There were many troubleshooting processes while deciding on the final design. This section will introduce major design issues and overall strength and weakness of the final version.
1. Two layers of conductive material
In the initial design, the hand robot had two thin layers for the conductive material, instead of one. Each layer consisted two different parts of the circuit, one that will be connected to the positive terminal and another that will be connected to the negative terminal of LEDs.
Below images show how the two thin layers are combined.
We made two thin layers, each with conductive material of different layouts embedded into it.
The two layers are integrated into one layer by pasting one to another using adhesive material made using DOW CORNING® SE 1700.
The final shape of the two layers integrated into one layer.

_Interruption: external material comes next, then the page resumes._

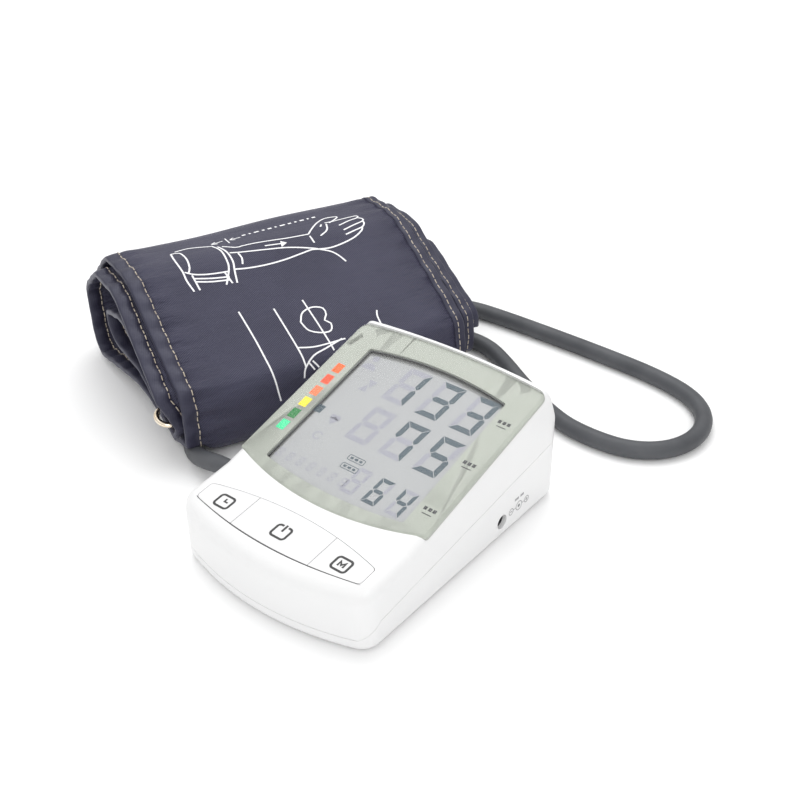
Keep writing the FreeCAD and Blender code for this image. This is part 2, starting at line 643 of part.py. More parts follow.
def pierced_rod(radius, bore, start, axis, length):
    body = Part.makeCylinder(radius, length, start, axis)
    return body.cut(Part.makeCylinder(bore, length, start, axis))


# ---------------------------------------------------------------- cuff
#
# Cuff frame: x along the roll from its left end, y away from its front, z up.  The roll is a
# flattened tube that lies on the table on its front and rear edges and arches over the hose.

OUTER_TURN = [(-9.0, -5.8, 14.0), (-6.5, 40.0, 14.0), (66.0, 75.0, 40.0), (104.0, 72.0, 25.0),
              (137.0, 46.0, 22.0), (134.0, -5.7, 20.0), (55.0, 16.0, 60.0)]
INNER_TURN = [(-1.5, 8.5, 9.0), (0.5, 37.5, 10.0), (67.0, 69.0, 34.0), (102.0, 66.0, 20.0),
              (130.0, 43.5, 16.0), (128.0, 3.0, 14.0), (55.0, 23.0, 60.0)]
INNER_FLAP = [(8.0, 24.0, 0.0), (8.0, 33.5, 7.0), (62.0, 56.0, 26.0), (98.0, 45.0, 8.0),
              (86.0, 25.0, 10.0), (62.0, 27.0, 0.0)]
HOOK_PATCH = [(12.0, 48.93, 0.0), (66.0, 75.0, 40.0), (92.0, 72.95, 0.0)]
HOOK_GAP = 0.15

# The metal ring at the end of the cuff: its left end, its tilt, its size and its wire radius.
RING_SPOT = Vector(-17.0, 16.0, 18.6)
RING_TILT = 14.4
RING_ACROSS, RING_ALONG, RING_WIRE = 13.0, 120.0, 1.5


# The hose's middle line from the plug, under the cuff's lower front edge, through the arch below
# the roll and round in a wide loop to the port.  FLOOR is its height on the table.
FLOOR = 4.8
HOSE_ROUTE = [
    (-71.45, 9.0, 11.4), (-81.0, 9.0, 11.4), (-91.3, 8.9, 9.2), (-100.5, 11.2, 6.9),
    (-108.8, 16.1, 5.0), (-117.5, 23.9, FLOOR), (-123.2, 33.2, FLOOR), (-126.9, 46.8, FLOOR),
    (-129.1, 64.6, FLOOR), (-128.6, 83.6, FLOOR), (-124.6, 102.2, FLOOR), (-117.7, 120.4, FLOOR),
    (-102.3, 154.0, FLOOR), (-90.2, 175.9, FLOOR), (-77.8, 187.5, FLOOR), (-61.7, 193.0, FLOOR),
    (-44.8, 191.4, FLOOR), (-27.6, 182.4, FLOOR), (-9.6, 171.0, FLOOR), (25.3, 152.2, FLOOR),
    (48.0, 149.2, FLOOR), (69.2, 151.6, FLOOR), (85.5, 163.8, FLOOR), (92.0, 182.5, FLOOR),
    (87.5, 201.8, FLOOR), (72.3, 216.0, FLOOR), (47.0, 222.6, FLOOR), (12.0, 224.4, FLOOR),
    (-24.6, 225.0, FLOOR), (-55.0, 224.9, FLOOR), (-78.1, 223.8, FLOOR), (-91.0, 218.4, FLOOR),
    (-100.9, 208.6, 5.2), (-106.0, 197.0, 5.6),
]
# Round the hose the layers of the roll lift, over the first bends of its route.
TUNNEL_RADIUS = 5.6
TUNNEL_LEGS = 9


def cross_section(corners, depth, closed):
    """Curves of a rounded polygon drawn inward by depth, in the cuff's cross-section plane."""
    count = len(corners)
    spots = [Vector(0, y, z) for y, z, _ in corners]
    legs = count if closed else count - 1
    heads = [(spots[(i + 1) % count] - spots[i]).normalize() for i in range(legs)]
    inward = [Vector(0, head.z, -head.y) for head in heads]
    if not closed:
        start, finish = spots[0] + inward[0] * depth, spots[-1] + inward[-1] * depth
    curves, last = [], None if closed else start
    for i in range(0 if closed else 1, count if closed else count - 1):
        before, after = heads[i - 1], heads[i]
        turn = before.getAngle(after)
        convex = before.cross(after).x < 0
        corner = spots[i] + (inward[i - 1] + inward[i]).normalize() * (depth / math.cos(turn / 2))
        radius = corners[i][2] - depth if convex else corners[i][2] + depth
        reach = radius * math.tan(turn / 2)
        first, end = corner - before * reach, corner + after * reach
        inside = (after - before).normalize() * (radius / math.cos(turn / 2) - radius)
        if last is not None:
            curves.append(Part.LineSegment(last, first))
        else:
            opening = first
        curves.append(Part.Arc(first, corner + inside, end))
        last = end
    curves.append(Part.LineSegment(last, opening if closed else finish))
    return curves


def turn_band(corners, near, far, left, right):
    """One layer of the roll, between two depths under its outer face."""
    faces = [Part.Face(wire_of(cross_section(corners, depth, True))) for depth in (near, far)]
    band = faces[0].cut(faces[1]).extrude(Vector(right - left, 0, 0))
    return moved(band, Placement(Vector(left, 0, 0), Rotation()))


def open_band(corners, near, far, left, right):
    """A layer with two free ends."""
    skins = [cross_section(corners, depth, False) for depth in (near, far)]
    ends = [Part.LineSegment(skins[0][end].toShape().Vertexes[-1 if end else 0].Point,
                             skins[1][end].toShape().Vertexes[-1 if end else 0].Point) for end in (0, -1)]
    edges = [curve.toShape() for curve in skins[0] + skins[1] + ends]
    band = Part.Face(Part.Wire(Part.__sortEdges__(edges))).extrude(Vector(right - left, 0, 0))
    return moved(band, Placement(Vector(left, 0, 0), Rotation()))


def hose_tunnel():
    """The space the hose takes under the roll's lower front edge, in the cuff's own frame."""
    points = [Vector(*point) for point in HOSE_ROUTE[:TUNNEL_LEGS]]
    middle = wire_of(leg_arcs(points)[0])
    ring = Part.Wire(Part.makeCircle(TUNNEL_RADIUS, points[0], points[1] - points[0]))
    place = Placement(Vector(size("cuff_x"), size("cuff_y"), 0),
                      Rotation(Vector(0, 0, 1), size("cuff_turn")))
    return moved(middle.makePipeShell([ring], True, False), place.inverse())


def cuff_part(label, shape):
    return shaped(label, shape, ("cuff_x", "cuff_y", "0"), Vector(0, 0, 1), "cuff_turn")


def make_cuff():
    left, right, inset = size("outer_turn_left"), size("outer_turn_right"), size("bladder_inset")
    fabric, bladder, gap = size("fabric_thick"), size("bladder_thick"), size("layer_gap")
    near = fabric + gap
    far = near + bladder
    lining_far = far + gap + fabric
    tunnel = hose_tunnel()
    bladder_band = turn_band(OUTER_TURN, near, far, left + inset, right - inset)
    cuff_part("cuff_shell", turn_band(OUTER_TURN, 0.0, fabric, left, right).cut(tunnel))
    cuff_part("cuff_bladder", bladder_band.cut(tunnel))
    cuff_part("cuff_lining", turn_band(OUTER_TURN, far + gap, lining_far, left, right).cut(tunnel))
    inner_left, inner_right = size("inner_turn_left"), size("inner_turn_right")
    inner_band = turn_band(INNER_TURN, 0.0, size("inner_turn_thick"), inner_left, inner_right)
    cuff_part("cuff_inner_turn", inner_band.cut(tunnel))
    cuff_part("cuff_end_flap",
              open_band(INNER_FLAP, 0.0, size("flap_thick"), size("flap_left"), size("flap_right")))
    hook_near = lining_far + HOOK_GAP
    cuff_part("cuff_hook_patch",
              open_band(HOOK_PATCH, hook_near, hook_near + size("hook_thick"),
                        left + size("hook_inset"), right - size("hook_inset")))
    place = Placement(RING_SPOT, Rotation(Vector(1, 0, 0), RING_TILT))
    cuff_part("cuff_ring", moved(metal_loop(RING_ACROSS, RING_ALONG, RING_WIRE), place))
    cuff_part("cuff_port", port_shape())


def metal_loop(across, along, wire_radius):
    """A long flat wire ring with half-round ends, lying in its own x-y plane from x = 0."""
    half = across / 2
    a, b = Vector(half, -half, 0), Vector(along - half, -half, 0)
    c, d = Vector(along - half, half, 0), Vector(half, half, 0)
    curves = [Part.LineSegment(a, b), Part.Arc(b, Vector(along, 0, 0), c), Part.LineSegment(c, d),
              Part.Arc(d, Vector(0, 0, 0), a)]
    ring = Part.Wire(Part.makeCircle(wire_radius, a, Vector(1, 0, 0)))
    return wire_of(curves).makePipeShell([ring], True, False)


def port_shape():
    """The barbed elbow under the shell: a flange, a short stub and a level nozzle."""
    spot = Vector(148.0, 70.0, 0)
    slope = math.degrees(math.atan2(-20.0, 79.0))
    flange = Part.makeCylinder(8.0, 1.4, Vector(0, 0, -1.7))
    flange.Placement = Placement(Vector(spot.x, spot.y, 11.4), Rotation(Vector(1, 0, 0), slope))
    stub = upright(4.0, spot.x, spot.y, 3.6, 10.0)
    nozzle = Part.makeCylinder(3.6, PORT_END[0] - spot.x, Vector(spot.x, spot.y, 5.6), Vector(1, 0, 0))
    bore = Part.makeCylinder(1.6, 30.0, Vector(spot.x, spot.y, 5.6), Vector(1, 0, 0))
    return flange.fuse([stub, nozzle]).cut(bore)


# ---------------------------------------------------------------- hose and plug
#
# The hose leaves the plug on the left side, turns under the cuff and runs below it to the right
# end, makes one wide loop behind the case and comes back to the cuff's port.

PORT_END = (163.0, 70.0)
def make_hose():
    points = [Vector(*point) for point in HOSE_ROUTE]
    hose = tube_along(points, size("hose_radius"), size("hose_bore"), "hose")
    shaped("hose", hose)
    y, z, face = size("socket_y"), size("socket_z"), -size("case_width") / 2
    start = face - size("plug_gap")
    grip = Part.makeCylinder(size("plug_radius"), size("plug_length"), Vector(start, y, z), Vector(-1, 0, 0))
    grip = grip.makeFillet(1.5, [edge for edge in grip.Edges if edge.BoundBox.XMax < start - 1.0])
    for ring in range(4):
        groove = Part.makeTorus(size("plug_radius") + 0.3, 0.7, Vector(start - 4.0 - 2.8 * ring, y, z), Vector(1, 0, 0))
        grip = grip.cut(groove)
    spigot = Part.makeCylinder(size("plug_spigot_radius"), size("plug_spigot_length") + 2.0,
                               Vector(start - 2.0, y, z), Vector(1, 0, 0))
    shaped("air_plug", grip.fuse(spigot))


def check_and_write():
    doc.recompute()
    os.makedirs("parts", exist_ok=True)
    for item in doc.Objects:
        if "Invalid" in item.State or "Error" in item.State:
            raise RuntimeError(item.Name + " did not recompute")
    for item in subparts:
        if item.Shape.isNull() or not item.Shape.isValid():
            raise RuntimeError(item.Label + " has no valid shape")
    for item in subparts:
        item.Shape.exportStep("parts/%s.step" % item.Label)
    print("sub-parts:", len(subparts))


make_case()
make_keys()
make_display()
make_power()
make_air_path()
make_cuff()
make_hose()
check_and_write()
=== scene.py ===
"""Looks of the upper arm blood pressure monitor, its rolled cuff and its hose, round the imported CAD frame."""

import math

import bpy
import numpy as np
from mathutils import Matrix, Vector


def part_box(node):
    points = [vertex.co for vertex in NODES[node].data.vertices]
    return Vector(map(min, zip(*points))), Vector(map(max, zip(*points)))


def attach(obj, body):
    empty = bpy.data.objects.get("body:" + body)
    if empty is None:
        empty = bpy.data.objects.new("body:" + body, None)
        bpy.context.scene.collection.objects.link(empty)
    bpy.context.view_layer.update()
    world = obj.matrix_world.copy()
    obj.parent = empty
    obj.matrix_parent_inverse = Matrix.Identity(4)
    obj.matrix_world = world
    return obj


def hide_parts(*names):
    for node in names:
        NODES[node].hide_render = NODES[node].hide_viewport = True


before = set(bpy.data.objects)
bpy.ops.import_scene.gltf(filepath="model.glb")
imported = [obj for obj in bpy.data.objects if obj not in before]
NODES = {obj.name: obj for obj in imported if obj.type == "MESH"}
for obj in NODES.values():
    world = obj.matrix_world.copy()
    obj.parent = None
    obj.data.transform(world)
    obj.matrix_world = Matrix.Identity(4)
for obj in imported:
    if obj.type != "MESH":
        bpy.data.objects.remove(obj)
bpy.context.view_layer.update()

MM = 0.001

# ---------------------------------------------------------------- places
#
# The case frame has its origin on the table, under the middle of the front of the display; the
# cuff frame has x along the roll from its left stitch line and y away from the roll's front.

case_low, case_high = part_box("top_case")
CASE_MID_X = (case_low.x + case_high.x) / 2
CASE_REAR_Y = case_high.y
CASE_REAR_MM = 109.0
CASE = Vector((CASE_MID_X, CASE_REAR_Y - CASE_REAR_MM * MM, 0))
DISPLAY_SLOPE = math.radians(15.15)
DISPLAY_Z = 40.1
CUFF_X, CUFF_Y = -105.3, 19.5
CUFF_TURN = math.radians(67.0)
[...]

However, we soon figured out that we needed only one layer if we changed the circuit. Having only just one layer for the conductive material saved time because it meant we only needed one 3D printing process, and did not have to make an adhesive material to combine the two layers into one. Therefore, in the final version we only made one layer for the conductive material which is shown as following.
Final one layer with different circuit.
2. Integration of layers
A tricky problem our team had to overcome was integrating the two layers described in section 2)Design - 1.Overall Layers, which are 1. main thick body and 2. thin layer containing 3D printed conductive material and LEDs.
We first tried pasting the thin layer onto the thick body by using DOW CORNING® SE 1700.
Below are images showing the process.
Process of pasting the adhesive material made from DOW CORNING® SE 1700 onto the thin layer.
Process of pasting the thin layers onto the main body.
Adhesive material mainly being plastered in the sides, in order to prevent air escaping from channels.
However, it was soon found out that while pasting the sticky material onto the base, some air channels would get blocked easily. This was mainly due to the size of the hand. Due to the hand being very small like a child's hand, some adhesive material inevitably got smudged onto the air channel during the process.
Tearing the thin layer revealed that the adhesive material are also smudged onto the air channel.
Another problem was that the adhesive material had to be pasted all over the sides of the hand in order to firmly combine the layers, causing the hand's surface to be rough and bumpy due to remains of the adhesive material. Although this was not a major problem, it certainly was undesirable from the perspective of user interface.
To solve this problem, we decided not to paste the layers together but cured the thin layer while the main body was on top of it. The process will be described in 3) Fabrication - Step 5.
Final Version
Strength
The main strength of the soft hand robot is structural integrity and stability. Mechanical property mismatch between soft body and rigid electronic components often causes stress and strain concentration, but since the soft hand robot contains a 3D printed circuit instead of electronic wires these problems are prevented.
Another major strength of the hand robot is the interface. Due to no electric wires surrounding the robot's external surface, the overall interface also is more close to resembling a child's hand. Overcoming the issue of integrating two layers (Major Troubleshooting - 2. Integration of layers) also contributed to making a more sleek looking human's hand, because it meant no adhesive material has to be plastered onto it, which previously caused the surface to become bumpy.
Weakness
One major weakness of the soft hand robot is that the design does not support intricate movements, such as playing the piano or writing words using a pencil. In the final version, the hand robot was maximally tested whether it could grab an object and move it around.
Another major weakness is that the lighting of LEDs is not synchronized with the fingers' motion, which was another goal of this project. If we were to do another iteration, our team would have added the function of lighting up the LEDs based on fingers' movements.